Breadth-First Search (BFS)
Breadth-First Search is a fundamental graph traversal algorithm used to explore a graph by visiting all its neighbor nodes at the present depth before moving on to nodes at the next depth level.
How BFS Works
-
Starting Point:
- Begin at a starting node (usually the root in a tree or any arbitrary node in a graph).
-
Visit and Mark:
- Visit the current node and mark it as visited to prevent revisiting.
-
Explore Neighbors:
- Explore all unvisited neighbor nodes of the current node at the current depth level.
- Enqueue these neighbors for further exploration in a First-In-First-Out (FIFO) order.
-
Next Depth Level:
- Move to the next depth level and repeat steps 2 and 3 for all unvisited nodes at that level.
-
Completion:
- Continue this process until all nodes are visited or the goal is achieved.
Key Features
- Queue: BFS uses a queue to visit nodes in the order they are discovered.
- Optimality: In unweighted graphs, BFS guarantees the shortest path.
Efficiency
- Time Complexity: O(V + E) where V is the number of vertices and E is the number of edges.
- Space Complexity: O(V) for maintaining the queue and visited nodes.
Advantages
- Guarantees shortest path in unweighted graphs.
- Good for finding the shortest path and connectivity.
Disadvantages
- Memory usage can be high, especially in large graphs.

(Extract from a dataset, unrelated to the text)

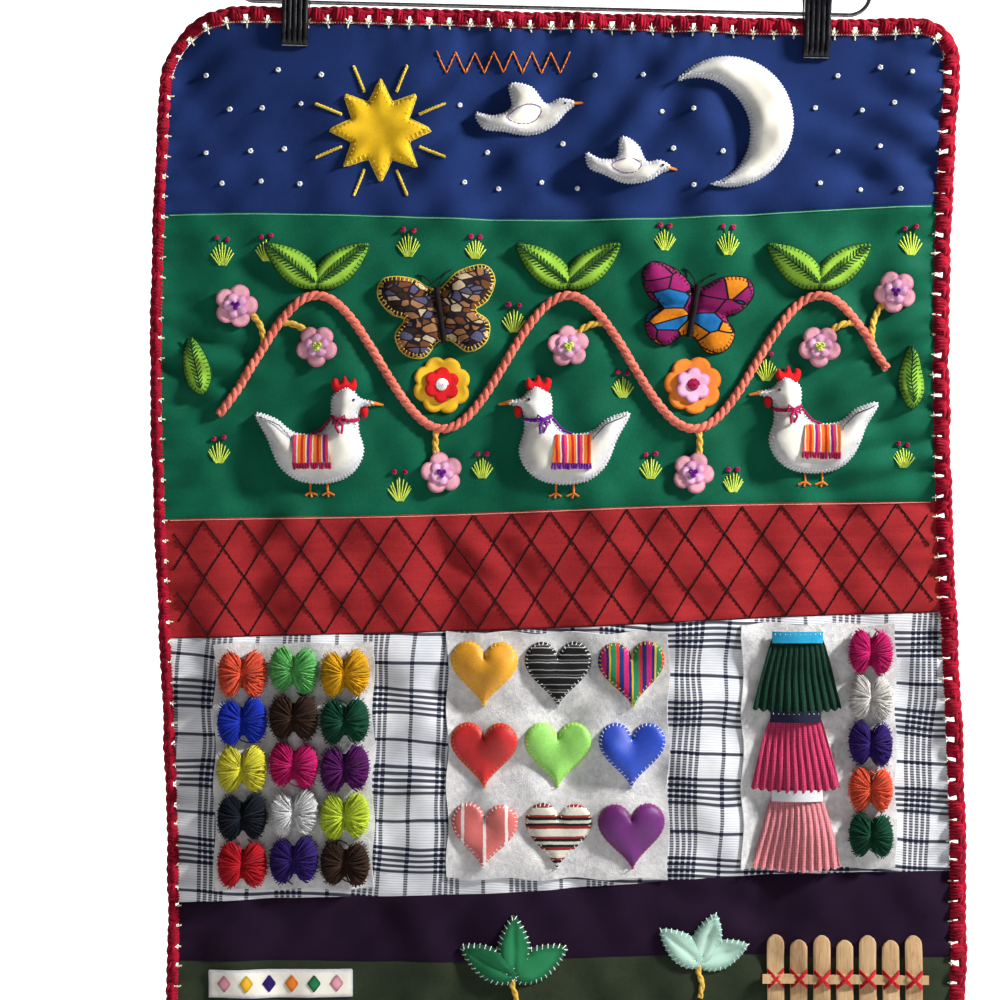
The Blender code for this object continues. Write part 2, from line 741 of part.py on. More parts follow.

- Not suitable for weighted graphs.
Breadth-First Search Implementation in JavaScript
Here's an example of Breadth-First Search implemented in JavaScript:
Sorting-Algo/bfs.js
function BFS(graph, startNode) {
const visited = new Set();
const queue = [startNode];
visited.add(startNode);
while (queue.length > 0) {
const currentNode = queue.shift();
// Process the current node
console.log(currentNode);
for (const neighbor of graph[currentNode]) {
if (!visited.has(neighbor)) {
visited.add(neighbor);
queue.push(neighbor);
}
}
}
}
// Example usage
const graph = {
A: ['B', 'C'],
B: ['A', 'D', 'E'],
C: ['A', 'F', 'G'],
D: ['B'],
E: ['B'],
F: ['C'],
G: ['C'],
};
BFS(graph, 'A'); // Starting BFS from node 'A'